Not load-testing before scaling. Estimating capacity is harder than measuring it. Generate load against a non-production instance to find the actual ceiling.

When not to scale

Some "performance issues" aren't capacity issues:

Slow specific operation: usually a query optimization issue (see Performance Tuning), not a capacity issue.
Slow at certain times only: investigate the contention (cron job impact, batch report jobs, backup window).
Slow under specific conditions: examine the conditions; the fix may be configuration or code, not capacity.

Throwing capacity at a non-capacity problem masks the actual issue and costs money.

Common pitfalls

A handful of patterns recur with scaling.

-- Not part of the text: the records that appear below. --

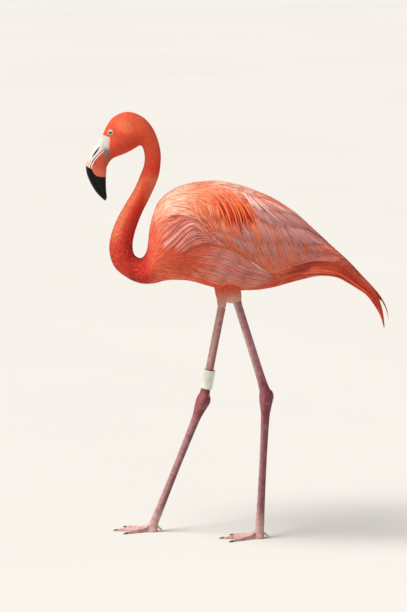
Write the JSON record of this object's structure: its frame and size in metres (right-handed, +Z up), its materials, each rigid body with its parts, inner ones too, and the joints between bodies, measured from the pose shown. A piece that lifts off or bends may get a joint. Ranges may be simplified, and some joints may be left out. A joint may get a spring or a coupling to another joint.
{
  "type": "flamingo",
  "caption": "Life-size still model of an American flamingo walking, with an S-bent neck, folded wings, a downward bent bill, webbed feet and a plain leg band.",
  "frame": {"origin": "on the floor, midway between the bend of the bill and the tip of the tail, in the plane of symmetry of the body", "axes": "+Z up, the bird faces -X, its left side is -Y"},
  "size_m": [0.6123, 0.1812, 0.871],
  "materials": {
    "plumage": "soft overlapping feathers, coral red on head and neck, pale pink and orange on the body",
    "wing_plumage": "long overlapping feathers, orange to pale pink",
    "tail_plumage": "long drooping feathers, scarlet",
    "bill_upper_horn": "satin horn, pale pink with a black tip",
    "bill_lower_horn": "satin horn, coral red with a black tip",
    "eye": "wet, glossy, yellow iris and black pupil",
    "leg_skin": "bare scaly skin, satin pink",
    "claw": "smooth dark horn",
    "band": "plain off-white plastic, blank"
  },
  "bodies": {
    "root": {"eye_left": "eye", "eye_right": "eye", "head": "plumage", "neck_upper": "plumage", "neck_middle": "plumage", "neck_lower": "plumage", "wing_left": "wing_plumage", "wing_right": "wing_plumage", "trunk": "plumage", "tail": "tail_plumage", "thigh_left": "plumage", "shank_left": "leg_skin", "tarsus_left": "leg_skin", "foot_left": "leg_skin", "hind_toe_left": "leg_skin", "claw_left_inner": "claw", "claw_left_middle": "claw", "claw_left_outer": "claw", "thigh_right": "plumage", "shank_right": "leg_skin", "tarsus_right": "leg_skin", "foot_right": "leg_skin", "hind_toe_right": "leg_skin", "claw_right_inner": "claw", "claw_right_middle": "claw", "claw_right_outer": "claw", "bill_upper": "bill_upper_horn", "bill_lower": "bill_lower_horn", "leg_band": "band"}
  },
  "joints": []
}
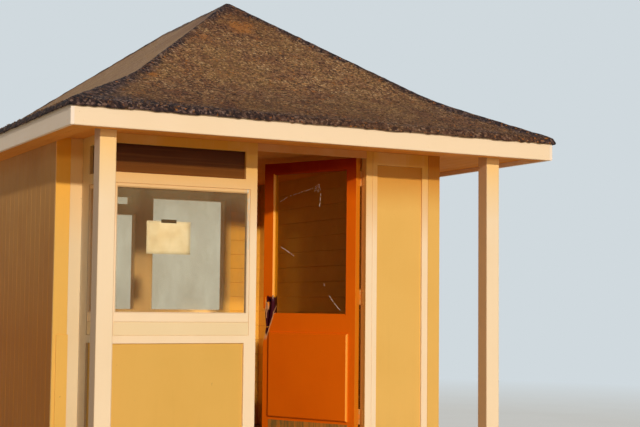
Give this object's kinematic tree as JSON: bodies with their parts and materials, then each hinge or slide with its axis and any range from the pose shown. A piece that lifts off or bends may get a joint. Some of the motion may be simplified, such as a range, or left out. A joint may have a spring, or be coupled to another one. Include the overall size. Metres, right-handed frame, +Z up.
{
  "type": "beach hut",
  "caption": "Small timber beach hut with a bellcast hipped roof, glazed corner bay, verandahs on posts and a half-glazed door that opens inward.",
  "frame": {"origin": "on the ground under the middle of the roof", "axes": "+X to the right along the front, +Y from the front to the rear, +Z up"},
  "size_m": [3.388, 4.588, 3.3142],
  "materials": {
    "cream_paint": "satin paint on timber",
    "soffit_paint": "satin paint on boards",
    "yellow_paint": "satin paint on timber",
    "orange_paint": "gloss paint on timber, worn at the lock",
    "window_glass": "clear, weathered",
    "fanlight_pane": "dark",
    "hinge_steel": "dull",
    "bare_timber": "bare, weathered",
    "kick_plate": "worn",
    "roof_felt": "rough mineral chippings"
  },
  "bodies": {
    "hut": {"left_post": "cream_paint", "right_post": "cream_paint", "rear_left_post": "cream_paint", "rear_post": "cream_paint", "front_fascia": "cream_paint", "rear_fascia": "cream_paint", "left_fascia": "cream_paint", "right_fascia": "cream_paint", "front_bay_frame": "cream_paint", "side_bay_frame": "cream_paint", "front_sash": "cream_paint", "side_sash": "cream_paint", "front_sill_board": "cream_paint", "side_sill_board": "cream_paint", "return_board": "cream_paint", "return_post": "cream_paint", "hinge_jamb": "cream_paint", "door_head": "cream_paint", "right_frame": "cream_paint", "rear_window_frame": "cream_paint", "front_soffit": "soffit_paint", "rear_soffit": "soffit_paint", "left_soffit": "soffit_paint", "ceiling": "soffit_paint", "left_wall": "yellow_paint", "right_wall": "yellow_paint", "rear_wall": "yellow_paint", "left_corner_board": "yellow_paint", "repair_board": "yellow_paint", "front_lower_panel": "yellow_paint", "side_lower_panel": "yellow_paint", "right_panel": "yellow_paint", "right_corner_board": "yellow_paint", "front_window_glass": "window_glass", "side_window_glass": "window_glass", "rear_window_glass": "window_glass", "front_fanlight": "fanlight_pane", "side_fanlight": "fanlight_pane", "jamb_hinges": "hinge_steel", "floor": "bare_timber", "bay_floor": "bare_timber", "threshold": "bare_timber", "roof_deck": "bare_timber", "roof_covering": "roof_felt"},
    "door": {"door_leaf": "orange_paint", "door_glass": "window_glass", "door_panel": "orange_paint", "kick_plate": "kick_plate", "door_hinges": "hinge_steel"}
  },
  "joints": [
    {"name": "door_hinge", "type": "hinge", "parent": "hut", "child": "door", "pos_m": [0.4725, -1.779, 0], "axis": [0, 0, -1], "range_deg": [-65, 25]}
  ]
}
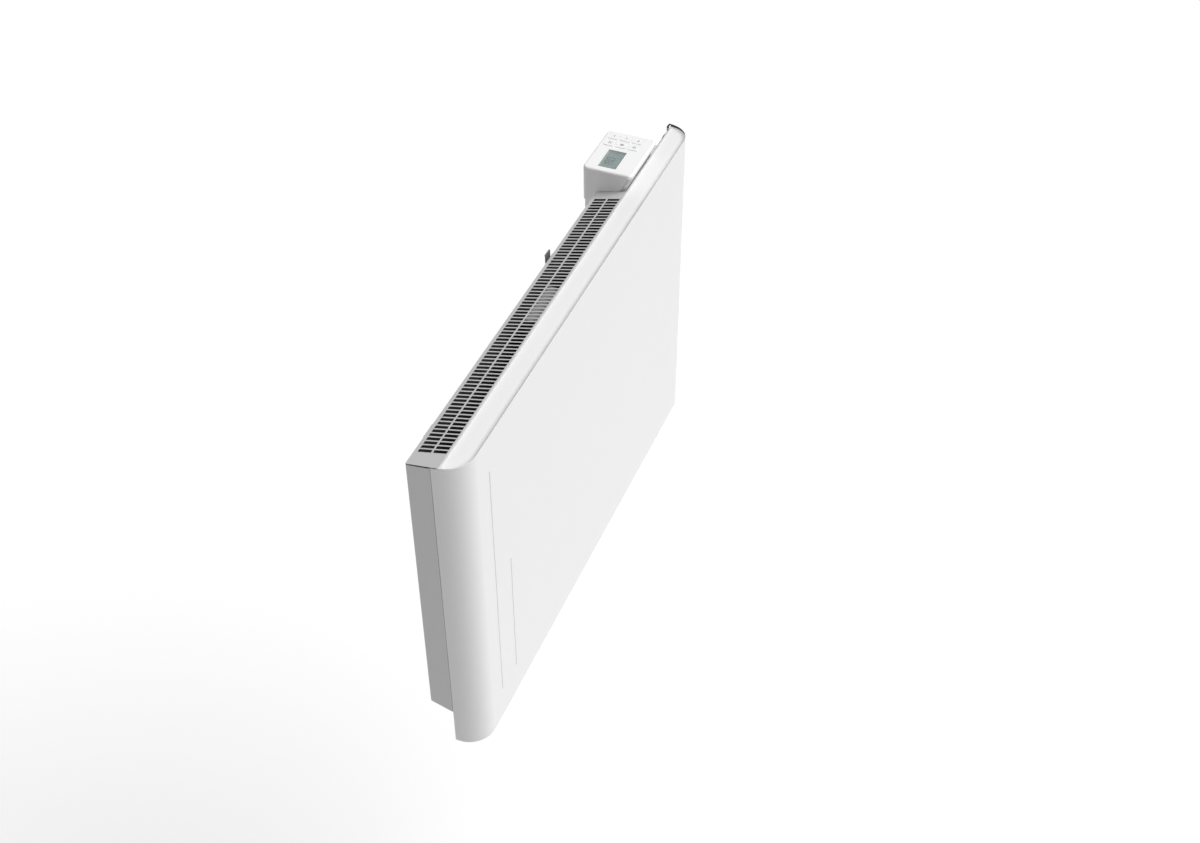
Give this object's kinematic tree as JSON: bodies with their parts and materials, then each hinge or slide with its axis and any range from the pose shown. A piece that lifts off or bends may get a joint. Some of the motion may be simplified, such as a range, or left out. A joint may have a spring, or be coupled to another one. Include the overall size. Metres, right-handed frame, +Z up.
{
  "type": "wall panel convector heater",
  "caption": "Flat panel convector heater on a wall bracket, with a slotted top air outlet and a control box with a display and keys at one end of its top.",
  "frame": {"origin": "centre of the rectangle of four fixing holes in the wall bracket, on the wall's plane", "axes": "+X to the right along the panel as seen from the front, +Y into the wall, +Z up"},
  "size_m": [0.645, 0.084, 0.441],
  "materials": {
    "panel_paint": "satin",
    "casing_paint": "satin",
    "white_plastic": "fine texture",
    "key_plastic": "satin",
    "zinc_steel": "zinc plated",
    "bolt_steel": "satin",
    "aluminium": "mill",
    "sheath_steel": "heat darkened",
    "ceramic": "matt",
    "brass": "satin",
    "black_plastic": "matt",
    "window": "clear",
    "lcd": "gloss",
    "circuit_board": "gloss",
    "relay_blue": "satin",
    "winding_yellow": "satin",
    "terminal_green": "satin",
    "lead_brown": "satin",
    "lead_red": "satin",
    "lead_blue": "satin",
    "lead_green_yellow": "satin",
    "lead_grey": "satin",
    "rubber": "matt"
  },
  "bodies": {
    "heater": {"front_panel": "panel_paint", "rear_casing": "casing_paint", "outlet_grille": "casing_paint", "top_end_cover": "casing_paint", "inlet_grille": "casing_paint", "left_bulkhead": "zinc_steel", "right_bulkhead": "zinc_steel", "panel_nuts": "zinc_steel", "heating_element": "aluminium", "element_core": "sheath_steel", "element_bushes": "ceramic", "element_terminals": "brass", "heat_shield": "aluminium", "band_stiffener": "zinc_steel", "thermal_cutout": "black_plastic", "control_cover": "white_plastic", "control_housing": "white_plastic", "display_window": "window", "lcd_module": "lcd", "display_board": "circuit_board", "tactile_switches": "black_plastic", "power_board": "circuit_board", "relay": "relay_blue", "capacitor": "black_plastic", "transformer": "winding_yellow", "terminal_block": "terminal_green", "ribbon_cable": "lead_grey", "cable_gland": "black_plastic", "cord_clamp": "black_plastic", "live_lead": "lead_brown", "link_lead": "lead_red", "neutral_lead": "lead_blue", "earth_lead": "lead_green_yellow", "earth_screw": "brass", "air_sensor": "black_plastic", "sensor_clip": "white_plastic", "sensor_lead": "lead_grey", "casing_screws": "zinc_steel", "housing_screws": "zinc_steel", "cover_screws": "zinc_steel", "board_screws": "zinc_steel", "wall_bracket": "zinc_steel", "keepers": "zinc_steel", "wall_spacers": "rubber"},
    "bolt_left": {"bolt_left": "bolt_steel"},
    "bolt_right": {"bolt_right": "bolt_steel"},
    "key_power": {"key_power": "key_plastic"},
    "key_mode": {"key_mode": "key_plastic"},
    "key_menu": {"key_menu": "key_plastic"},
    "key_back": {"key_back": "key_plastic"},
    "key_down": {"key_down": "key_plastic"},
    "key_up": {"key_up": "key_plastic"}
  },
  "joints": [
    {"name": "bolt_left_slide", "type": "slide", "parent": "heater", "child": "bolt_left", "axis": [0, 0, 1], "range_m": [0, 0.012]},
    {"name": "bolt_right_slide", "type": "slide", "parent": "heater", "child": "bolt_right", "axis": [0, 0, 1], "range_m": [-0.012, 0]},
    {"name": "key_power_press", "type": "slide", "parent": "heater", "child": "key_power", "axis": [0, 0, -1], "range_m": [0, 0.0005], "stiffness_N_per_m": 200},
    {"name": "key_mode_press", "type": "slide", "parent": "heater", "child": "key_mode", "axis": [0, 0, -1], "range_m": [0, 0.0005], "stiffness_N_per_m": 200},
    {"name": "key_menu_press", "type": "slide", "parent": "heater", "child": "key_menu", "axis": [0, 0, -1], "range_m": [0, 0.0005], "stiffness_N_per_m": 200},
    {"name": "key_back_press", "type": "slide", "parent": "heater", "child": "key_back", "axis": [0, 0, -1], "range_m": [0, 0.0005], "stiffness_N_per_m": 200},
    {"name": "key_down_press", "type": "slide", "parent": "heater", "child": "key_down", "axis": [0, 0, -1], "range_m": [0, 0.0005], "stiffness_N_per_m": 200},
    {"name": "key_up_press", "type": "slide", "parent": "heater", "child": "key_up", "axis": [0, 0, -1], "range_m": [0, 0.0005], "stiffness_N_per_m": 200}
  ]
}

Scaling before tuning. Start with Performance Tuning. Tuning is cheaper than scaling.
Adding capacity without measuring. If you don't know what's slow, you don't know if more capacity helps. Measure first.
Scaling the web tier when the database is the bottleneck. More web tier doesn't help if every request is database-blocked. Scale the database tier.
Treating SimpleRisk as horizontally scalable like a stateless API. It mostly is, but file uploads, cron jobs, and the encryption key file all need attention.
Forgetting the encryption key file in multi-server deployments. Some servers can decrypt; others can't; users see inconsistent behavior.
Running cron jobs on every server in a multi-server deployment. Duplicate execution. Pick one cron host.
Not coordinating with the program team on the change. Scaling involves downtime windows, configuration changes, possibly URL changes (if you front with a CDN). Communicate.
Scaling without backup verification. A scaled install with non-functional backups is a bigger liability than the unscaled version.
Treating SimpleRisk as a substitute for the broader GRC tool stack at very large scale. At 50,000+ user enterprise scale, multiple GRC tools may be appropriate; a single SimpleRisk install for everything is a single point of failure.
Underestimating database growth from the audit log. Plan for it.
Not testing the scaled architecture before going live. Capacity tests; failover tests; backup tests.